DATA LINES:
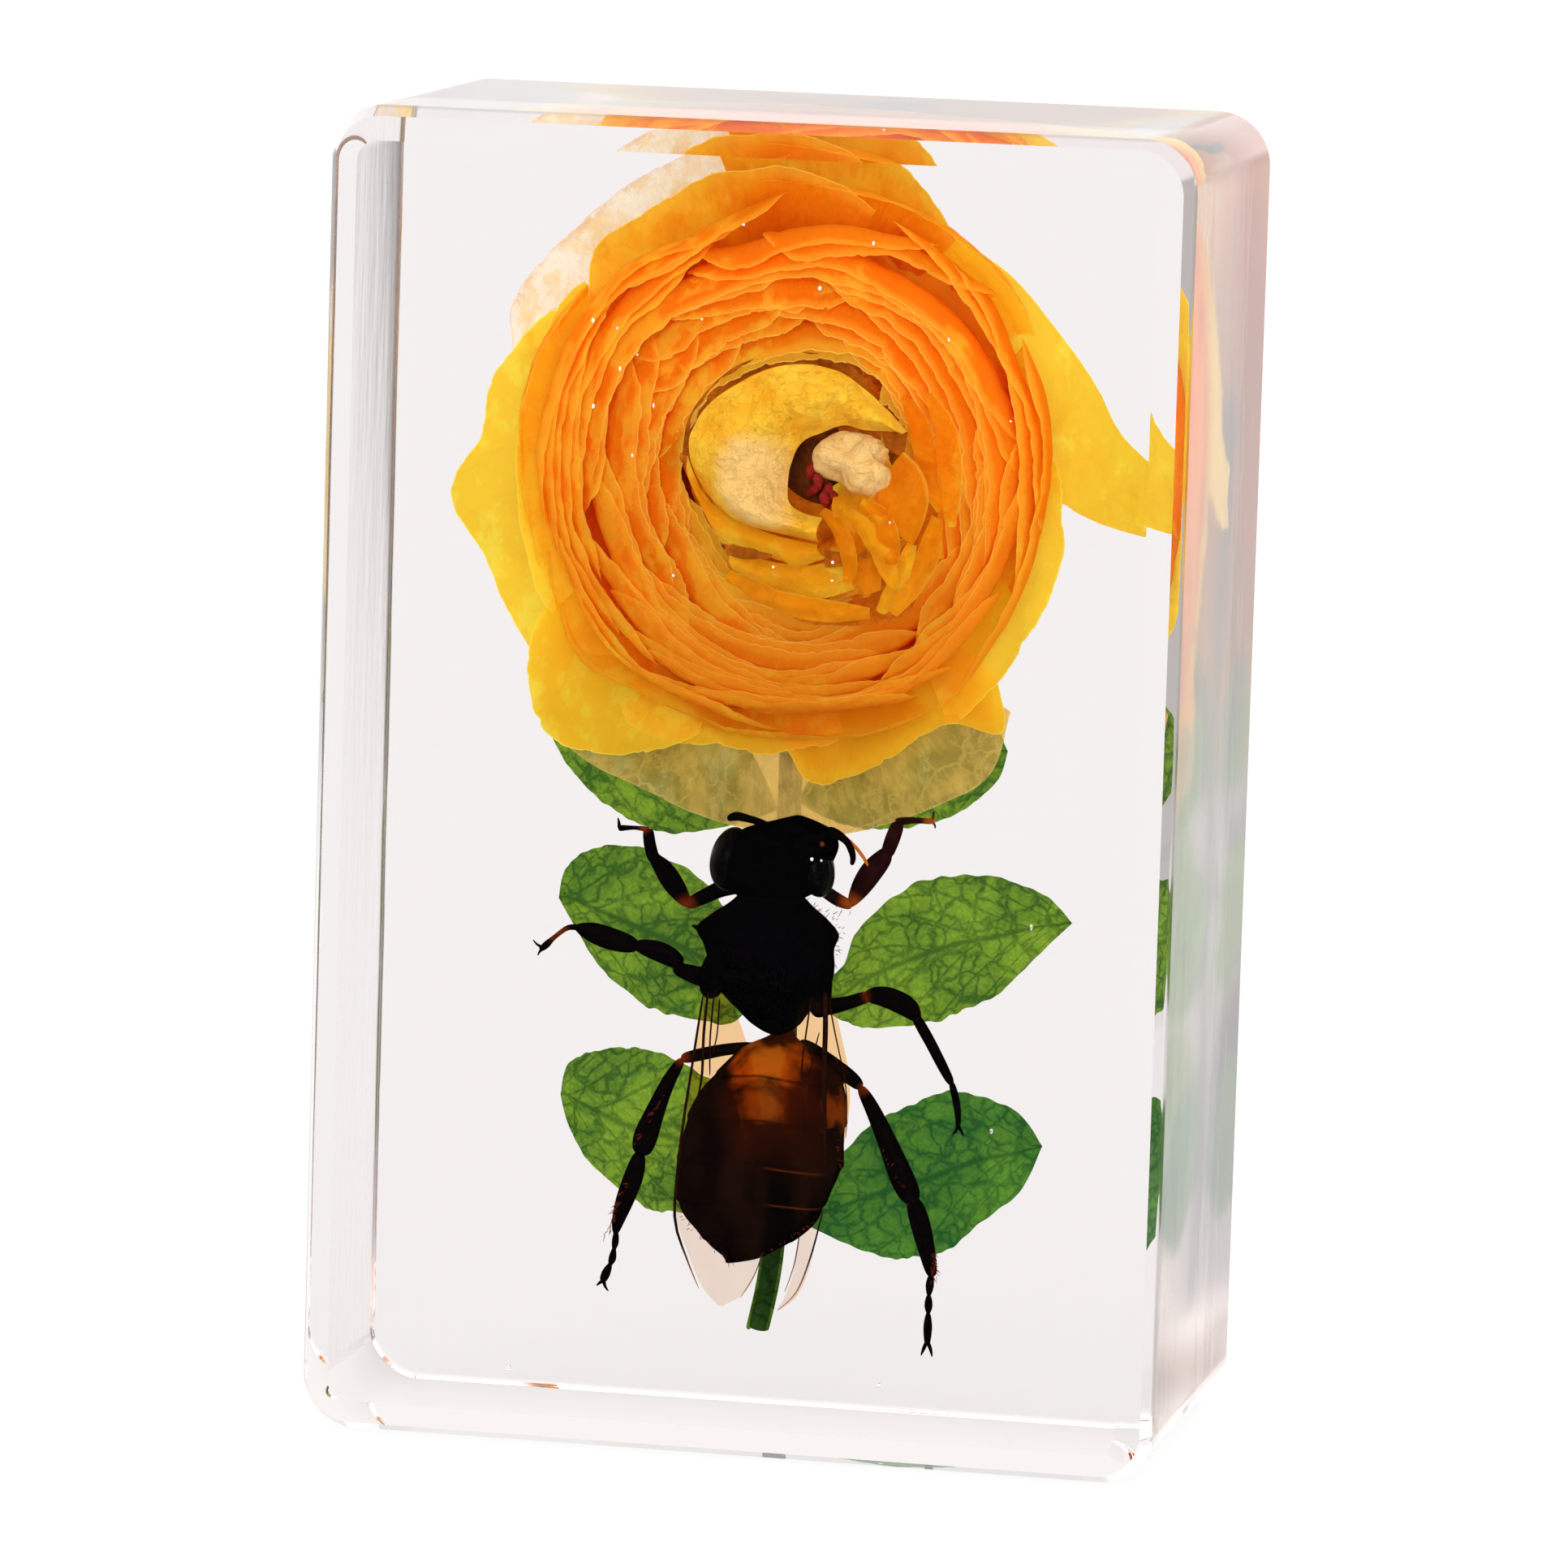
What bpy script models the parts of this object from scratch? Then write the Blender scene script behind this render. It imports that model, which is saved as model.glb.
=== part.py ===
"""Clear cast resin block that holds a dried bee, a ranunculus flower and a sprig of leaves.

The block is one casting. It stands on its narrow end with the front face towards -Y, and its
origin is the centre of the bottom end. What is sealed inside has no solid of its own here,
because the casting fills all the space around it.
"""

import bmesh
import bpy
from mathutils import Vector

# Driving dimensions, in metres
BLOCK_WIDTH = 0.0287
BLOCK_DEPTH = 0.0156
BLOCK_HEIGHT = 0.0440
CORNER_RADIUS = 0.0018  # of the four long edges that run from the front face to the back face
FRONT_BEVEL = 0.0011  # ground all the way round the front face
BACK_BEVEL = 0.00025  # a narrow round, all the way round the back face

# How finely the round shapes are cut
CORNER_STEPS = 12
FRONT_FACETS = 2  # the wheel leaves two narrow flats on each front edge
BACK_FACETS = 4  # the back edges are rounded, which takes more of them

# Finish
RESIN_COLOUR = (0.955, 0.925, 0.915, 1.0)
RESIN_ROUGHNESS = 0.03
RESIN_IOR = 1.5

ROUND_PROFILE = 0.5


def clear_scene():
    for obj in list(bpy.data.objects):
        bpy.data.objects.remove(obj, do_unlink=True)


def resin_material():
    """Water-clear resin with a faint warm tint and a polished surface."""
    material = bpy.data.materials.new("clear_resin")
    material.use_nodes = True
    shader = material.node_tree.nodes["Principled BSDF"]
    shader.inputs["Base Color"].default_value = RESIN_COLOUR
    shader.inputs["Roughness"].default_value = RESIN_ROUGHNESS
    shader.inputs["Metallic"].default_value = 0.0
    shader.inputs["IOR"].default_value = RESIN_IOR
    shader.inputs["Transmission Weight"].default_value = 1.0
    return material


def bevel(mesh, edges, width, segments):
    bmesh.ops.bevel(
        mesh,
        geom=edges,
        offset=width,
        segments=segments,
        profile=ROUND_PROFILE,
        affect="EDGES",
        clamp_overlap=True,
        material=-1,
    )


def runs_front_to_back(edge):
    """True for an edge parallel to Y, from the front face to the back face."""
    along = (edge.verts[1].co - edge.verts[0].co).normalized()
    return abs(along.y) > 0.99


def rims_a_face_towards(edge, side):
    """True for an edge of the big face that looks towards -Y (side -1) or +Y (side 1)."""
    return any(face.normal.y * side > 0.99 for face in edge.link_faces)


def build_block():
    """A box with four rounded front-to-back edges, whose front and back rims are then bevelled."""
    shape = bmesh.new()
    bmesh.ops.create_cube(shape, size=1.0)
    bmesh.ops.scale(shape, vec=Vector((BLOCK_WIDTH, BLOCK_DEPTH, BLOCK_HEIGHT)), verts=shape.verts)
    bmesh.ops.translate(shape, vec=Vector((0.0, 0.0, BLOCK_HEIGHT / 2)), verts=shape.verts)

    corners = [edge for edge in shape.edges if runs_front_to_back(edge)]
    bevel(shape, corners, CORNER_RADIUS, CORNER_STEPS)

    for side, width, facets in ((-1, FRONT_BEVEL, FRONT_FACETS), (1, BACK_BEVEL, BACK_FACETS)):
        shape.normal_update()
        rims = [edge for edge in shape.edges if rims_a_face_towards(edge, side)]
        bevel(shape, rims, width, facets)

    mesh = bpy.data.meshes.new("resin_block")
    shape.to_mesh(mesh)
    shape.free()
    mesh.shade_smooth()
    mesh.set_sharp_from_angle(angle=0.3)
    mesh.materials.append(resin_material())
    block = bpy.data.objects.new("resin_block", mesh)
    bpy.context.scene.collection.objects.link(block)
    return block


clear_scene()
build_block()
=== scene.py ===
# %% [markdown]
# A dried bee, a ranunculus flower and a leaf sprig sealed in a clear resin block.
#
# The real object is one casting of clear resin, 44 mm tall, with real dried
# things held inside it. Much of the light comes through from behind, so petals, leaves and the
# thin parts of the bee glow, and the thick parts are nearly black. This lesson rebuilds each of them
# as its own mesh inside the block. The block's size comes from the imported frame.

# %% The frame
import math
import random

import bmesh
import bpy
from mathutils import Matrix, Vector, noise


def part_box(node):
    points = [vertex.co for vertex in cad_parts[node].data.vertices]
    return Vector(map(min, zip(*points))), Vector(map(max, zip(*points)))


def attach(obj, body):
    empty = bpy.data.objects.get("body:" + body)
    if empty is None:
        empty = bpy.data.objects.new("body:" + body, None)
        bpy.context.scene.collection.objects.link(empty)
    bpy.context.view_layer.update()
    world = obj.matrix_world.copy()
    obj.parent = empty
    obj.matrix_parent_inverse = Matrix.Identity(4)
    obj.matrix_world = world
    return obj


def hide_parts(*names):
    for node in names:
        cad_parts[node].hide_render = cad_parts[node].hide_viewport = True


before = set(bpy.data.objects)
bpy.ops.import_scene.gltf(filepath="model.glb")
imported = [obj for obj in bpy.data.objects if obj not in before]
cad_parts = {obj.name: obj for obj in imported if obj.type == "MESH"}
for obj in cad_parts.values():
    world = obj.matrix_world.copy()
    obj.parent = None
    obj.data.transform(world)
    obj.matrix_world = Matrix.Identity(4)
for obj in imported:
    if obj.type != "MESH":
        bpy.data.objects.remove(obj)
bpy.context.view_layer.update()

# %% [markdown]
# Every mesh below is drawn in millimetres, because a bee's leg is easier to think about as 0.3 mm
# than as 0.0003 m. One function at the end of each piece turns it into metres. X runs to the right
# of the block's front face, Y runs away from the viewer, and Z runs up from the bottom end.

MM = 0.001
BLOCK = "resin_block"
low, high = (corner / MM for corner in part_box(BLOCK))
WIDTH, DEPTH, HEIGHT = high - low
FRONT = low.y
print(f"the block is {WIDTH:.1f} x {DEPTH:.1f} x {HEIGHT:.1f} mm")

# %% [markdown]
# The camera stands a little to the right of the block and a little above it, and a long lens keeps
# the block's edges nearly parallel. Its place was solved from the block's corners.

# %% The camera
CAMERA_AZIMUTH, CAMERA_ELEVATION, CAMERA_ROLL = (math.radians(a) for a in (11.904, 7.899, 1.732))
CAMERA_DISTANCE = 331.47
CAMERA_TARGET = Vector((-0.052, 0.0, 21.464))
SENSOR, LENS = 36.0, 228.23

back = Vector((
    math.sin(CAMERA_AZIMUTH) * math.cos(CAMERA_ELEVATION),
    -math.cos(CAMERA_AZIMUTH) * math.cos(CAMERA_ELEVATION),
    math.sin(CAMERA_ELEVATION),
))
lens = bpy.data.cameras.new("camera")
lens.sensor_width, lens.lens = SENSOR, LENS
lens.clip_start, lens.clip_end = 0.01, 20.0
camera = bpy.data.objects.new("camera", lens)
bpy.context.scene.collection.objects.link(camera)
camera.rotation_mode = "QUATERNION"
camera.rotation_quaternion = (
    back.to_track_quat("Z", "Y") @ Matrix.Rotation(CAMERA_ROLL, 3, "Z").to_quaternion()
)
camera.location = (CAMERA_TARGET + back * CAMERA_DISTANCE) * MM
bpy.context.scene.camera = camera
print("camera at", [round(c, 4) for c in camera.location])

# %% [markdown]
# Shader patterns are sums and products, and sums read best as Python. A Wire stands for one output
# of a node, and the signs + - * and / on it add the Math node that does the same. Every other node
# comes from Graph.node, and the ones that are used most have a short function of their own.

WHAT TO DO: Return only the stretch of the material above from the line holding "for side, width, facets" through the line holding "zip(*points))), Vector(map(max, zip(*points)))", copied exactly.

SOLUTION TO THIS EXERCISE:
    for side, width, facets in ((-1, FRONT_BEVEL, FRONT_FACETS), (1, BACK_BEVEL, BACK_FACETS)):
        shape.normal_update()
        rims = [edge for edge in shape.edges if rims_a_face_towards(edge, side)]
        bevel(shape, rims, width, facets)

    mesh = bpy.data.meshes.new("resin_block")
    shape.to_mesh(mesh)
    shape.free()
    mesh.shade_smooth()
    mesh.set_sharp_from_angle(angle=0.3)
    mesh.materials.append(resin_material())
    block = bpy.data.objects.new("resin_block", mesh)
    bpy.context.scene.collection.objects.link(block)
    return block


clear_scene()
build_block()
=== scene.py ===
# %% [markdown]
# A dried bee, a ranunculus flower and a leaf sprig sealed in a clear resin block.
#
# The real object is one casting of clear resin, 44 mm tall, with real dried
# things held inside it. Much of the light comes through from behind, so petals, leaves and the
# thin parts of the bee glow, and the thick parts are nearly black. This lesson rebuilds each of them
# as its own mesh inside the block. The block's size comes from the imported frame.

# %% The frame
import math
import random

import bmesh
import bpy
from mathutils import Matrix, Vector, noise


def part_box(node):
    points = [vertex.co for vertex in cad_parts[node].data.vertices]
    return Vector(map(min, zip(*points))), Vector(map(max, zip(*points)))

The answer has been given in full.